My great quiet on the mathematics blog threatens to end as I post my hugest single entry in possibly ever. And even then, I left something out. And I get ready to get myself into trouble for the rest of the year. What's run there recently? This has run there recently.
- In Which I Feel A Little Picked On and doesn't that title sound like it should be on my humor blog? I know.
- How did Compute!'s and Compute!'s Gazette's New MLX Work? It turns out to be pretty simple and yet I somehow make it complicated.
- Here's some Matlab/Octave code for your MLX simulator in case you have some daft reason to do that.

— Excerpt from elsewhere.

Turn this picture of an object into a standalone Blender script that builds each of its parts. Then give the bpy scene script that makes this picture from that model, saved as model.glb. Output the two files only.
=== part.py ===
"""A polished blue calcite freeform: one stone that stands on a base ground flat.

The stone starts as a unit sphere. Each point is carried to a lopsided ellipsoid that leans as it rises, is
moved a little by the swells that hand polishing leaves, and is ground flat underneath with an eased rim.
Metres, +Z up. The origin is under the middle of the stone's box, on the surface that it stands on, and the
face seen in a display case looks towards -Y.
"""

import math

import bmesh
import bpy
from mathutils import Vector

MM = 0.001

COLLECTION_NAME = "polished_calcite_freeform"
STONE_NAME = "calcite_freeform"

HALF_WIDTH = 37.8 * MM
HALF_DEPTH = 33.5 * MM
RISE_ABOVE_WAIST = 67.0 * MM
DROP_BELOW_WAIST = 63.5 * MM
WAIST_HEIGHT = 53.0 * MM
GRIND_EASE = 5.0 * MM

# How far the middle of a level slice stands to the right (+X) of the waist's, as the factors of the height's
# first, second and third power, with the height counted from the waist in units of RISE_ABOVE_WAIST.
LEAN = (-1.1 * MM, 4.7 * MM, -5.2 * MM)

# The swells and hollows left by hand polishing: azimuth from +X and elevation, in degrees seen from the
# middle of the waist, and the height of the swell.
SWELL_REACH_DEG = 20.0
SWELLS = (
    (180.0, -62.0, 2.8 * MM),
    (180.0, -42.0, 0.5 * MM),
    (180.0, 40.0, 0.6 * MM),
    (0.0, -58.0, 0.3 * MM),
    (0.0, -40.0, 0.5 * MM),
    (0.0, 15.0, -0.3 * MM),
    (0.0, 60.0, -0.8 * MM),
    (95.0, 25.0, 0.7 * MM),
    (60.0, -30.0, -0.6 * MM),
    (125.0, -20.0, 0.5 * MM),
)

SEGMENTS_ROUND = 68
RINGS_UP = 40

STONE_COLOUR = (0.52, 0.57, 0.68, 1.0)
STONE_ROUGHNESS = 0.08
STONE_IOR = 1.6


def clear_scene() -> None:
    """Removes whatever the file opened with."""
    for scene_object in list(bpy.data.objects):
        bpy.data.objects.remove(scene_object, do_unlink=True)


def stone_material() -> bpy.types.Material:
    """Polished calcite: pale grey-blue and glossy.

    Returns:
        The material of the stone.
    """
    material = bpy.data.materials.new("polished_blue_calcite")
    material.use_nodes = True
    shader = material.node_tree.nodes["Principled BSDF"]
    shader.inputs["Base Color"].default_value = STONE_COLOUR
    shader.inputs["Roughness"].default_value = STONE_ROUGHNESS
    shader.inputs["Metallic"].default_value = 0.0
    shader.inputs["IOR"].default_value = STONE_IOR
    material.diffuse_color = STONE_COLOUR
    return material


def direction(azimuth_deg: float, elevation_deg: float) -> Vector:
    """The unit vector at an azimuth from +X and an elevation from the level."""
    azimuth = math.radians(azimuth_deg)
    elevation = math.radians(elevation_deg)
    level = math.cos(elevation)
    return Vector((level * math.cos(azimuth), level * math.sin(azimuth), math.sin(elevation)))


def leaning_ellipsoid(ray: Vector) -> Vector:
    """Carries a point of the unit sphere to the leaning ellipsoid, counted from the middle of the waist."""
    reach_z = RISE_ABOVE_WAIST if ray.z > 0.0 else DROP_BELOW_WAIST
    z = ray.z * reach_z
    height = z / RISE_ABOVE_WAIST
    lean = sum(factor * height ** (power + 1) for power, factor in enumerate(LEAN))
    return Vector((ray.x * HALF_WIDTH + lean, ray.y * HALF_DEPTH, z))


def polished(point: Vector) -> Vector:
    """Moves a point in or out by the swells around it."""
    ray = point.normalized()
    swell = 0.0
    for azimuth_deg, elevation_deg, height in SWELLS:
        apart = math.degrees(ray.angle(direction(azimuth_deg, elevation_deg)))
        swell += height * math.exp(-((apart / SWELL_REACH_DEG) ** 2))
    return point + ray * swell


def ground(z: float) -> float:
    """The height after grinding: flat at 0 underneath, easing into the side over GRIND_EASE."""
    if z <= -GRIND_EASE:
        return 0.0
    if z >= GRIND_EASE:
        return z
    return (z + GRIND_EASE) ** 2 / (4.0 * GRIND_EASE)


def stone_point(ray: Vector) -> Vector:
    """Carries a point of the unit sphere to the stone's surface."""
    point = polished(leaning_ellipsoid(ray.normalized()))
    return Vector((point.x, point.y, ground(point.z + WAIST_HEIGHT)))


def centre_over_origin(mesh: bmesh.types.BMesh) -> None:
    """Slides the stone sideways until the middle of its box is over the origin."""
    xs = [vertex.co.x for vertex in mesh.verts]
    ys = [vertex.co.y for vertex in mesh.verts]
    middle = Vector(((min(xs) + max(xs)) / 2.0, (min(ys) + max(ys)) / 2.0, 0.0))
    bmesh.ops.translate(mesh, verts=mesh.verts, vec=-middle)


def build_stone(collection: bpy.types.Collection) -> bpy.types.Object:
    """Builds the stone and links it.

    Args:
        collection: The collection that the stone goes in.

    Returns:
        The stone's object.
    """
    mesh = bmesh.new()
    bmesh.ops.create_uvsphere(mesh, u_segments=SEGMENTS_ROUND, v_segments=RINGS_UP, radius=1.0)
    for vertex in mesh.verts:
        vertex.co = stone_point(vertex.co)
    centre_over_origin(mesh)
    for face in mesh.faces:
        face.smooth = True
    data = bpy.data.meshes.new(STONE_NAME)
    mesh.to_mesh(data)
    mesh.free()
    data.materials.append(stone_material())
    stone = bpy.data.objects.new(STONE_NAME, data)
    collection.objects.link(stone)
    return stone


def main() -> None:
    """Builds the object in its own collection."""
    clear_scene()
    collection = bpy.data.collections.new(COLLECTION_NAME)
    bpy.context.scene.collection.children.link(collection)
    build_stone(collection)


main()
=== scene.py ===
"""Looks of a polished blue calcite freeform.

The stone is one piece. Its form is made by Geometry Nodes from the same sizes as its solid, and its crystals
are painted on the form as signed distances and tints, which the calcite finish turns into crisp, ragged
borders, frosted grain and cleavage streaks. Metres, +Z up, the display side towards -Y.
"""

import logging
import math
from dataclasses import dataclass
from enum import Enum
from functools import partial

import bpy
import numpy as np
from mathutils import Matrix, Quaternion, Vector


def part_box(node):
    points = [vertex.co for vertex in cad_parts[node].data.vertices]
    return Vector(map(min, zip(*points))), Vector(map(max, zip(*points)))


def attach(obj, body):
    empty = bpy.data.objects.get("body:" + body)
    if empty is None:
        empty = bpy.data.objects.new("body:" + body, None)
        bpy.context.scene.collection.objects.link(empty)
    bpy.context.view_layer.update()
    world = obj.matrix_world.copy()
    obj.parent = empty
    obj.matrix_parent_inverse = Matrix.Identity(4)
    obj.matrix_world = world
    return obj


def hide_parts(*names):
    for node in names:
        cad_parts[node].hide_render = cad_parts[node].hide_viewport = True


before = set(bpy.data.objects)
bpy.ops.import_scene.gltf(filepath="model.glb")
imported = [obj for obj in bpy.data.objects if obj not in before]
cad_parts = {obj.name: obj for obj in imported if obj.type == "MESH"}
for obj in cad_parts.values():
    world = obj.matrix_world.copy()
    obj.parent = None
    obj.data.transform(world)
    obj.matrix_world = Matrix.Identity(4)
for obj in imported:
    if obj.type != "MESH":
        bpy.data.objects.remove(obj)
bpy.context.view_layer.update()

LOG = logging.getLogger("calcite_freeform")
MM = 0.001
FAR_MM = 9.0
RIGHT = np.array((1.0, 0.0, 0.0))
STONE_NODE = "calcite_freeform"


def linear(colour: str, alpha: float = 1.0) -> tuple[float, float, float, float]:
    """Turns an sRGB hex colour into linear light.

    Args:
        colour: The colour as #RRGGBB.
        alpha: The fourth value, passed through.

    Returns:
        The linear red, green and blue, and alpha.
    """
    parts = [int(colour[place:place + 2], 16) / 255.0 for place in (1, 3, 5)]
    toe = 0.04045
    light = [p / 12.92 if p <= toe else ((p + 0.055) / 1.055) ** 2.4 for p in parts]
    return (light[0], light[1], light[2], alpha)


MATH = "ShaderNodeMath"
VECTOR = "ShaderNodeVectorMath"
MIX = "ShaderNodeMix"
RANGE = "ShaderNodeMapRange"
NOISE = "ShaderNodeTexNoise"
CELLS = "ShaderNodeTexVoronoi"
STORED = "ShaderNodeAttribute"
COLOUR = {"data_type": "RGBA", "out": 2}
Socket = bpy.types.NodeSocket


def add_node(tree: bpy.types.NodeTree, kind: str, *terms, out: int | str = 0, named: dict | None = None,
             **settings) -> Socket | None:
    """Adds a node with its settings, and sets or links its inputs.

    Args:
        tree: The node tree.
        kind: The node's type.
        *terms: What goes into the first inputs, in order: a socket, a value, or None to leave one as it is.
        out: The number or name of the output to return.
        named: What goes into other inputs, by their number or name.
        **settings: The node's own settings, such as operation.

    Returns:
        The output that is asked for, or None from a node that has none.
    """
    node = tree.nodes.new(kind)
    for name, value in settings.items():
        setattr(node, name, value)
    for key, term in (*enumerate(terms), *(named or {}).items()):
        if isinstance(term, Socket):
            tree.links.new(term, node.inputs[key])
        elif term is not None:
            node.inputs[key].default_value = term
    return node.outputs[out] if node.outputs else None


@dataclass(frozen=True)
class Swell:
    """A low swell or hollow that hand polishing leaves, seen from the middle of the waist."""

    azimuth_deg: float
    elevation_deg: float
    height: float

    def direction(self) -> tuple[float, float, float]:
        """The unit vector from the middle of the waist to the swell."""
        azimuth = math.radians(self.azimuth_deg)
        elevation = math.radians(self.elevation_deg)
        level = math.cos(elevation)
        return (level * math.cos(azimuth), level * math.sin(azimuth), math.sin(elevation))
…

- I'm looking for topics for the Little 2021 Mathematics A-to-Z so please, let's see what words could be fun to write about!

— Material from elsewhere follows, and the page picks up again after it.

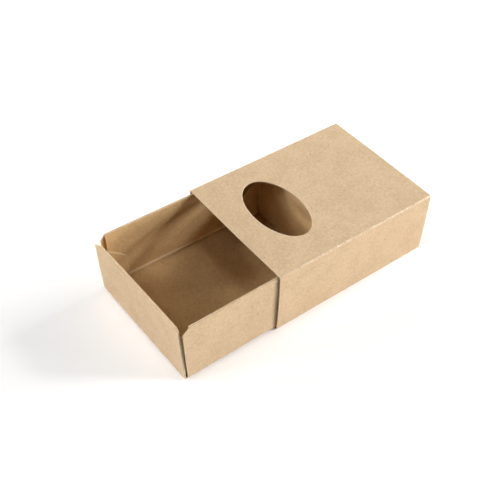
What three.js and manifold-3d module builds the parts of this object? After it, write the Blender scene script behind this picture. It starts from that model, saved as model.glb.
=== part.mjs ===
// A small drawer box folded from two sheets of kraft board: a sleeve with an oval window in its top,
// and a tray that slides through it. Millimetres, +Z up. The tray is pulled out towards -Y.
// The origin is the middle of the sleeve's underside.
import * as THREE from 'three';
import { mergeVertices } from 'three/addons/utils/BufferGeometryUtils.js';
import Module from 'manifold-3d';

// Board and creases
const boardThickness = 0.5;
const creaseInsideRadius = 0.3;  // of a folded corner of the sleeve or the tray's sides
const foldRoundShare = 0.8;      // outside of the sharper folds round an end wall, of the thickness

// Tray
const trayWidth = 58.5;
const trayLength = 79.6;
const trayHeight = 29.3;
const rollGap = 0.5;             // air between the two layers of a side wall
const rollInset = 2.4;           // the rolled layer stops this short of each end
const cornerCutLength = 2.2;     // slanted top corners of the outer side walls, along the wall
const cornerCutHeight = 2.9;     // and down it
const innerWallLift = 0.2;       // the inner layer's cut edge above the tray floor
const endWallDrop = 0.2;         // top edge of an end wall, below the side walls' crowns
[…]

And if you like low-budget dubiously-animated cartoons of the early 60s consider 60s Popeye: Ace of Space, in lifelike 2D and featuring a Martian robot.
Now let me finish that walk around town, before I start sharing pictures of a different walk around town, one from before the tornado and tornado-attached weather.
Statue labelled ``Freedom - Patriotism - Humanity'' despite commemorating the American soldiers of the Spanish-American War, the Philippine Insurrection, and the Boxer Rebellion.
Historical marker explaining how the Gilded Age structure you've seen seeing is the third capitol the state of Michigan has had, and what happened to the first two.
Flowers lining the walkway in front of the capitol and --- hey! Where's the spot where they put the State Tree?
See? There's Lansing City Hall, and there's the plaza where we always stand to watch the Silver Bells Electric Lights parade and tree-lighting, but no tree stand!
One of the Michigan Walk of Fame stars, this one commemorating Will Keith Kellogg. It's along Washington, near Michigan Avenue, so it's easy to see while walking back home.
Trivia: Between 1862 and 1890 fewer than 400,000 American families benefited from the Homestead Act (offering cheap land for settlers working the western states and territories), at a time when the population of the United States grew by over 32 million people and western states and territories gerw by more than ten million. Source: The Age of Capital, 1848 - 1875, Eric Hobsbawm.
Currently Reading: Giant Teen Titans Annual, Editor Rick Taylor. (Not sure if that's the best person to credit for this, but it's a collection of Teen Titans comic book stories that I have because of the reasons and I'm not sure when I did buy it.)